Показывая мне свою коллекцию, Гробман словно декларировал, что мыслящая сила и творческая способность обе равно присущи и равно необходимы – и философу, и поэту, и художнику. При этом он постепенно входил в раж: гордо встряхивал головой, жестикулировал, теребил усы… Открытый ворот рубахи обнажал очень белую, мускулистую шею и полукружия ключиц, похожие на подковы.

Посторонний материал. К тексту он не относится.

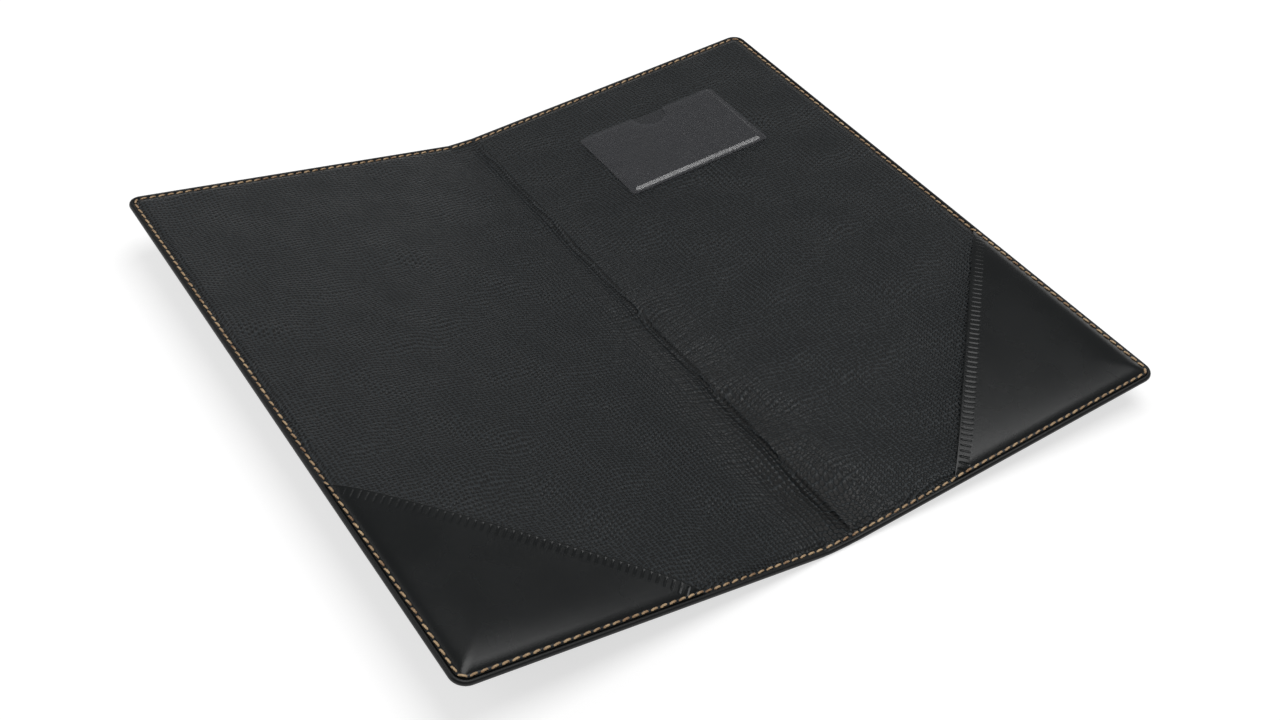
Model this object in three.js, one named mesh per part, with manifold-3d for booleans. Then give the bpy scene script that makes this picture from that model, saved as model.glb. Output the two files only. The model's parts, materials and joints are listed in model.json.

Горячечный энтузиазм хозяина, мистическое очарование смотрящих со стены иконописных ликов, строгая символика крестов разнообразной формы да и сам воздух в квартире, казавшийся немного затхлым, келейным, насквозь пропитанным аскетическим религиозным миросозерцанием, все это настраивало на возвышенный лад и потихоньку угнетало. Казалось, что здесь на лицо явное недоразумение: и попал я случайно не в художественную мастерскую авангардиста, а к одному из знакомых моей тетушки, какому-нибудь «духовному чаду» отца Александра Меня, в некую обитель, где пестовало себя истовое православное сознание, и где оно в силу понятной отчужденности от внешнего мира обросло, как диковиный зверь, столпник или пустынник, коростой из собственных же сакральных ценностей.